→ Task brief: Can you quote, word for word, every line from the first line of the records below through the line containing "return ball", and nothing else?

CAD and scene scripts:
-- Start --

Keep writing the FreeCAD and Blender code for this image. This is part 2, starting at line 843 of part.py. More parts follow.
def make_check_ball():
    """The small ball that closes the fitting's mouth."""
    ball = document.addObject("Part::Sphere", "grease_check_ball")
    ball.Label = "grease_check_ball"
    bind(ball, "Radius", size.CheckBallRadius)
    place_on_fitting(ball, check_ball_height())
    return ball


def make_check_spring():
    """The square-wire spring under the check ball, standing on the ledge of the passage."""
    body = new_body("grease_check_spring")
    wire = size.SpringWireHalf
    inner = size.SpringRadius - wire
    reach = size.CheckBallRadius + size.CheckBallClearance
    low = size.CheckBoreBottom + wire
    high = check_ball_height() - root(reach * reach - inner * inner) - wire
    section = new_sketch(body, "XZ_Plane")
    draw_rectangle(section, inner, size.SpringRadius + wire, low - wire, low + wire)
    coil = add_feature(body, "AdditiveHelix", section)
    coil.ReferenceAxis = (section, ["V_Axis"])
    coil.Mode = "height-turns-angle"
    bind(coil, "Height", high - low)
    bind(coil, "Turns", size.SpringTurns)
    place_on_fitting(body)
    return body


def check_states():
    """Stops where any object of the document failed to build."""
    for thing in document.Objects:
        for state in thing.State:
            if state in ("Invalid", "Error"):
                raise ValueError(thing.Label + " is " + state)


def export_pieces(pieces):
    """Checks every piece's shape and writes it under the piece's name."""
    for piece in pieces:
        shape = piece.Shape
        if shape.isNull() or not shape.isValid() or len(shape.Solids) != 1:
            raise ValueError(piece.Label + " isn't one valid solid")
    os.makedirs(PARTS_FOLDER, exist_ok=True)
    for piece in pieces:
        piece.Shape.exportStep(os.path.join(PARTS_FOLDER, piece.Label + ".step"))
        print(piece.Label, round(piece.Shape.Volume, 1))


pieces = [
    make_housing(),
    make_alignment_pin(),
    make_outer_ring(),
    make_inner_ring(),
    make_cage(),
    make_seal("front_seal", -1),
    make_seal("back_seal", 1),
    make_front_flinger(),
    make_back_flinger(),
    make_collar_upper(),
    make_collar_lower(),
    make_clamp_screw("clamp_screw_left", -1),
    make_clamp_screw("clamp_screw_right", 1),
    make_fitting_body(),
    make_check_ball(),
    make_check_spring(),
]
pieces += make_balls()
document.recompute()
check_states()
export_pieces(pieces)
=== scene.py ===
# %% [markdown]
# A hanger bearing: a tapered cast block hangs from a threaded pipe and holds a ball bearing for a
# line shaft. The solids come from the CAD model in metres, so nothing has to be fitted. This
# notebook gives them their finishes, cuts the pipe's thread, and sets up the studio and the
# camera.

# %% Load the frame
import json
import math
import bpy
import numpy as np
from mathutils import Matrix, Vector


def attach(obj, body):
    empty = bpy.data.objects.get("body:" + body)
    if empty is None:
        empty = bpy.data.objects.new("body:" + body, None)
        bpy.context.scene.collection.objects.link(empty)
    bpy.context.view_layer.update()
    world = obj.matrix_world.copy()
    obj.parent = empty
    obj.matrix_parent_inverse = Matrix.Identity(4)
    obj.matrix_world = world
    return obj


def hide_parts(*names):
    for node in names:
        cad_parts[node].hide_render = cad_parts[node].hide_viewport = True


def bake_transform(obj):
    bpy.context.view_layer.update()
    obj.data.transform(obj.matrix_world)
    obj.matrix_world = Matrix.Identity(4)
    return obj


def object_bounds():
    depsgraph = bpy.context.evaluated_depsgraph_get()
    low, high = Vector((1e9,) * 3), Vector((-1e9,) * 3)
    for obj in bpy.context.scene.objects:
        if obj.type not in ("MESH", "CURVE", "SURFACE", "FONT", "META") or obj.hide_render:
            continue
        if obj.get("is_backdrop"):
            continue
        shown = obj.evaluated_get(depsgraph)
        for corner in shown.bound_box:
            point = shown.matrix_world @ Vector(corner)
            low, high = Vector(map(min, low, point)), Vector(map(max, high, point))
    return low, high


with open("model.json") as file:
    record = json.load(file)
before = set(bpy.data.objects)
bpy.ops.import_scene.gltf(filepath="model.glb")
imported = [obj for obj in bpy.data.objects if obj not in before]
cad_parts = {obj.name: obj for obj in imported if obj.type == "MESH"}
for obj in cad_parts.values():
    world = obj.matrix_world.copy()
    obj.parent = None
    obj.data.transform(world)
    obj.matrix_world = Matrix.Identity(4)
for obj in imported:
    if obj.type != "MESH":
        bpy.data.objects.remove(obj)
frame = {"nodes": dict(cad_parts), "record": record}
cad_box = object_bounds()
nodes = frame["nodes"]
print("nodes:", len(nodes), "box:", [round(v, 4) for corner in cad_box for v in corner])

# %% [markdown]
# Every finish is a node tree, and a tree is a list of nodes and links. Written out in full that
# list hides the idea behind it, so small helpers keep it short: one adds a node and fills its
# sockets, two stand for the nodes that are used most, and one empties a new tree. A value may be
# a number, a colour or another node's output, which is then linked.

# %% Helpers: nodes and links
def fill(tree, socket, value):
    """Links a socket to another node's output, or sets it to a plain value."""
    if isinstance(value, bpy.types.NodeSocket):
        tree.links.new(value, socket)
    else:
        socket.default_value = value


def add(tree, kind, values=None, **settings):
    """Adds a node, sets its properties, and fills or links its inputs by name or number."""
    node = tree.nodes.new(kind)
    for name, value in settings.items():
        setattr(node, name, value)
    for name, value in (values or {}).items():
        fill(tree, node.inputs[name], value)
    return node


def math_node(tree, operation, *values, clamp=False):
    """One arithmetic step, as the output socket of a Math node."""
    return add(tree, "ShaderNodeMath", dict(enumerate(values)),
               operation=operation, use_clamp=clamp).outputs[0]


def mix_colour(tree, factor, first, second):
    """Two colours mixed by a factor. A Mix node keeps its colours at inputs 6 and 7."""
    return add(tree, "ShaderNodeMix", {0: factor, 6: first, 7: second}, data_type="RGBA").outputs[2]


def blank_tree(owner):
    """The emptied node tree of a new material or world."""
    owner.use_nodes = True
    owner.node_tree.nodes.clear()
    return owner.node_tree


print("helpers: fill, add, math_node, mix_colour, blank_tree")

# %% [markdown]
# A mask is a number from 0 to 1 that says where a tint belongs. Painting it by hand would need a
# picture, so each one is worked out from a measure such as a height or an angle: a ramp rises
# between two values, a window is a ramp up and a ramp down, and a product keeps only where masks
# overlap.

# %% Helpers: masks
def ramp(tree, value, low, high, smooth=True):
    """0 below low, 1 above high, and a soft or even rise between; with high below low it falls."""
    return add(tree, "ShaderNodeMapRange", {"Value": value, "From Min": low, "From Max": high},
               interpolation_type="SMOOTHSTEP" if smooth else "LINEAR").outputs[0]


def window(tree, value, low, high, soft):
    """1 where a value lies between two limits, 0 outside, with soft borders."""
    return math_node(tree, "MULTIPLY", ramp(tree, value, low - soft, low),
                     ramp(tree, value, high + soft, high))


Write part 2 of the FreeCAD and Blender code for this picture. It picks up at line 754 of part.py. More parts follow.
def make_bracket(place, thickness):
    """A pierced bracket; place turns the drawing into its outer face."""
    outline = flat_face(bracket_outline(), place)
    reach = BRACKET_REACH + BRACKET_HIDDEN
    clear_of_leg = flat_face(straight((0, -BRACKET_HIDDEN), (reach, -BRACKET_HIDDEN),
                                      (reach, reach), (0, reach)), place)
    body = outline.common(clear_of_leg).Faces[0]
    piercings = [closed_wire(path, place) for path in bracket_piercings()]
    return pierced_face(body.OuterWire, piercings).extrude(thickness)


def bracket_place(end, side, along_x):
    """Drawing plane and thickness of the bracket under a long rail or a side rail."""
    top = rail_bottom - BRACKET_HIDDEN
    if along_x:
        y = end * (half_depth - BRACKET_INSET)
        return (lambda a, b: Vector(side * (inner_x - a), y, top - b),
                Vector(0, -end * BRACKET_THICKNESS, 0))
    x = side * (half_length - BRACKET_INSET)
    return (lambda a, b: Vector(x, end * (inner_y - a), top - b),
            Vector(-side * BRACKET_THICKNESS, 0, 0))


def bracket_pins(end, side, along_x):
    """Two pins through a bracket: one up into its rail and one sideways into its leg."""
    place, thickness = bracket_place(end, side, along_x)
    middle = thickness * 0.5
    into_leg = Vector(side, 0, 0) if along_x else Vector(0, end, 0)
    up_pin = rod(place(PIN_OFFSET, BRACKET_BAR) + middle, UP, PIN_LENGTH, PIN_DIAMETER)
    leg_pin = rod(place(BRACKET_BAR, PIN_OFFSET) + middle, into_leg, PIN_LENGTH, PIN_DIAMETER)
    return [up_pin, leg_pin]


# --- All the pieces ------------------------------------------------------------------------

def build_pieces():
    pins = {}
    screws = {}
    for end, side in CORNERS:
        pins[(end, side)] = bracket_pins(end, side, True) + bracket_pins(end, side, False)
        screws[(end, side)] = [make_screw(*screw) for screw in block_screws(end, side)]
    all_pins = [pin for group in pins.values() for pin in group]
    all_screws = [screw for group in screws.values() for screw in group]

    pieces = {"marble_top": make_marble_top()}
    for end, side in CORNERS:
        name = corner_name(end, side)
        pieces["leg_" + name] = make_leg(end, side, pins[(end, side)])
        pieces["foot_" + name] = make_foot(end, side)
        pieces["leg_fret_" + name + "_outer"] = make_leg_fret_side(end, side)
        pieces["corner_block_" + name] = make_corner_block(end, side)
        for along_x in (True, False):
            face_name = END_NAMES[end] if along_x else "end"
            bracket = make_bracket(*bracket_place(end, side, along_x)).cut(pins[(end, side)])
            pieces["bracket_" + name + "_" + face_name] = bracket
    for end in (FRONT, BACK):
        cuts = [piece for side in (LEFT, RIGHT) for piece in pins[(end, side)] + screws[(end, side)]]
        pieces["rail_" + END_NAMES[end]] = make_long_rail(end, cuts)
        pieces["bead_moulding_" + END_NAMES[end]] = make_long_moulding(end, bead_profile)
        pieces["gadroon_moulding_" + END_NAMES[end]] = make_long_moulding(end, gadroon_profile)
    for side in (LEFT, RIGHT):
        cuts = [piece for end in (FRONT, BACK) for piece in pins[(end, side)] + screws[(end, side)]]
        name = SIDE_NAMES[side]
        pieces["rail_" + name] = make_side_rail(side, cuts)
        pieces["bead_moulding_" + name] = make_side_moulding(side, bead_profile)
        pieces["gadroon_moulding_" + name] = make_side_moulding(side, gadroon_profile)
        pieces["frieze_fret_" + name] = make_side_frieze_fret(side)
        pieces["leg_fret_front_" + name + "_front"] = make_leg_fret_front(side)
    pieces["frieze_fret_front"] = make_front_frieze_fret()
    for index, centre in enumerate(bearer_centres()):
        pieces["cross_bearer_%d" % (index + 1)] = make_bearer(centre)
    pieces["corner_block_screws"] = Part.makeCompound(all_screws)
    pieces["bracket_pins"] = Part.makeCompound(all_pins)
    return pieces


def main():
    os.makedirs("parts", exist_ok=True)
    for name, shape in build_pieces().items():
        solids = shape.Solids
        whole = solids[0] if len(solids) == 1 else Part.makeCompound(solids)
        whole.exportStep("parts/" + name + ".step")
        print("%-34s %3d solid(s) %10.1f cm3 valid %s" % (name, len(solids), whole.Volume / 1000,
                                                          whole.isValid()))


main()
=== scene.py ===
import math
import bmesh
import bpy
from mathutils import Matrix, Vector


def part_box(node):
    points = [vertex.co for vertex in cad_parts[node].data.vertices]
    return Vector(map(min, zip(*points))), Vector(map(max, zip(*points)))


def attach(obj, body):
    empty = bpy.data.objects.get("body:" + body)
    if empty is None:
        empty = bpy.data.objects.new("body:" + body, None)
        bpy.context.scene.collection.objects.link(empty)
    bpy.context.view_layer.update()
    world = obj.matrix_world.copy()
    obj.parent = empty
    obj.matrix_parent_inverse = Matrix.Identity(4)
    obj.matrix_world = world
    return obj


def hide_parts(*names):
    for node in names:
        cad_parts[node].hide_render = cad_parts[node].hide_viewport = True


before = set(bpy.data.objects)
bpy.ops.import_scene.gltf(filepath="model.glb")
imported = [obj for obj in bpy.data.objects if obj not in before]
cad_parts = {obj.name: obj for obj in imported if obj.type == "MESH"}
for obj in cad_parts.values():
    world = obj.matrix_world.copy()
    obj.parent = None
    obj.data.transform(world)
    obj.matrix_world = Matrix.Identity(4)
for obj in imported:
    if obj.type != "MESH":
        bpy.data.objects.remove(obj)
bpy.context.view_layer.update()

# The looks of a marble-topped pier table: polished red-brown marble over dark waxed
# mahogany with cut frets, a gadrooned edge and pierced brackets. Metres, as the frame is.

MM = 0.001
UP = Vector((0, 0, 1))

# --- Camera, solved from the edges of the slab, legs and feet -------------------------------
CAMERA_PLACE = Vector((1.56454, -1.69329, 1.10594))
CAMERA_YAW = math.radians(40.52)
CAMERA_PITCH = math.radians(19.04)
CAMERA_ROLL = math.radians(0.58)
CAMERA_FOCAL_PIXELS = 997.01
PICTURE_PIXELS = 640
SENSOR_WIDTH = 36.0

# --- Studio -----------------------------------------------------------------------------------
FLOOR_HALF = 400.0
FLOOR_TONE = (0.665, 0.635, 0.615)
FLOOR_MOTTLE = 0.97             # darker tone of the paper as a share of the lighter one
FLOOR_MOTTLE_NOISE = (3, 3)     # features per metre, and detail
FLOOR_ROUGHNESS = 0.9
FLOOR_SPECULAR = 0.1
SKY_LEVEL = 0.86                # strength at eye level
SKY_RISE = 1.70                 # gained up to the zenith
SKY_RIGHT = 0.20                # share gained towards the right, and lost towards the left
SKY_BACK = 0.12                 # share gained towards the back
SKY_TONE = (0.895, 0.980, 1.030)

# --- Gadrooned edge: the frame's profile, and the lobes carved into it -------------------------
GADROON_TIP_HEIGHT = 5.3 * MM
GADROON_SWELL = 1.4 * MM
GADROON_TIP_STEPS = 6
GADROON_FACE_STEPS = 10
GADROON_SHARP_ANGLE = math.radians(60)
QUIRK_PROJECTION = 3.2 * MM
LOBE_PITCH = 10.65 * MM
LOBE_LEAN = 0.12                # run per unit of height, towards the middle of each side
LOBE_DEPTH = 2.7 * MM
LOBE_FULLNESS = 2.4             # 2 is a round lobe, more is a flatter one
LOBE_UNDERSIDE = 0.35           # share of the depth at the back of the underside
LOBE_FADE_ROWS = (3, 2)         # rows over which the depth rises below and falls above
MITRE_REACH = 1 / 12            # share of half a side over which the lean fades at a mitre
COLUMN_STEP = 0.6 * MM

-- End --

→ Solution for this problem:
Keep writing the FreeCAD and Blender code for this image. This is part 2, starting at line 843 of part.py. More parts follow.
def make_check_ball():
    """The small ball that closes the fitting's mouth."""
    ball = document.addObject("Part::Sphere", "grease_check_ball")
    ball.Label = "grease_check_ball"
    bind(ball, "Radius", size.CheckBallRadius)
    place_on_fitting(ball, check_ball_height())
    return ball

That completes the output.